C. Significance and Relevance of Studying the Mansabdari System in Mughal History

Studying the Mansabdari system holds great significance in understanding the dynamics of the Mughal Empire and its administrative structure. Some key points regarding its significance include:

  • Insights into Mughal Administration: The system provides insights into the hierarchical and centralized nature of Mughal administration, as well as the integration of nobility, armed forces, and bureaucracy.
  • Social and Religious Dynamics: The inclusivity of the system in terms of caste and religious diversity reflects the complexities of the Mughal Empire and its approach to governance.
  • Impact on Power Dynamics: The Mansabdari system had a profound impact on the distribution of power and authority within the empire. It influenced the loyalty of Mansabdars, their relationships with the central authority, and the overall stability of the empire.

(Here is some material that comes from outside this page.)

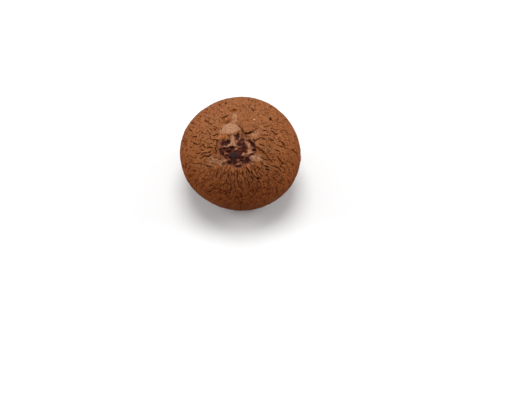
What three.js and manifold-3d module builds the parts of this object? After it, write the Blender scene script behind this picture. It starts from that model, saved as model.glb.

XI. Practice Questions (250 words)

  1. Discuss the evolution of the Mansabdari system in the Mughal Empire, highlighting its phases and key developments over time. How did this system contribute to the centralization of power and administrative efficiency in the empire?
  2. Analyze the factors that led to the decline of the Mansabdari system in the Mughal Empire. How did changes and reforms under the reigns of Jahangir, Shah Jahan, and Aurangzeb impact the system? Assess the implications of its decline on the disintegration of the empire.
  3. Evaluate the role of the Mansabdari system in integrating the nobility, armed forces, and bureaucracy in the Mughal Empire. How did the system contribute to the unification of these institutions? Discuss its impact on social cohesion and governance.
  4. Examine the responsibilities and duties of Mansabdars in the Mughal Empire. How did their military and administrative roles contribute to the maintenance of law and order, revenue collection, and governance? Discuss the challenges faced by Mansabdars in fulfilling their duties effectively.
  5. Critically analyze the merits and demerits of the Mansabdari system in the Mughal Empire. Discuss the political, social, and economic implications of the system, including its impact on feudalism, caste discrimination, and the recognition of merit. Assess its effectiveness as a governance structure and its role in shaping the empire’s history.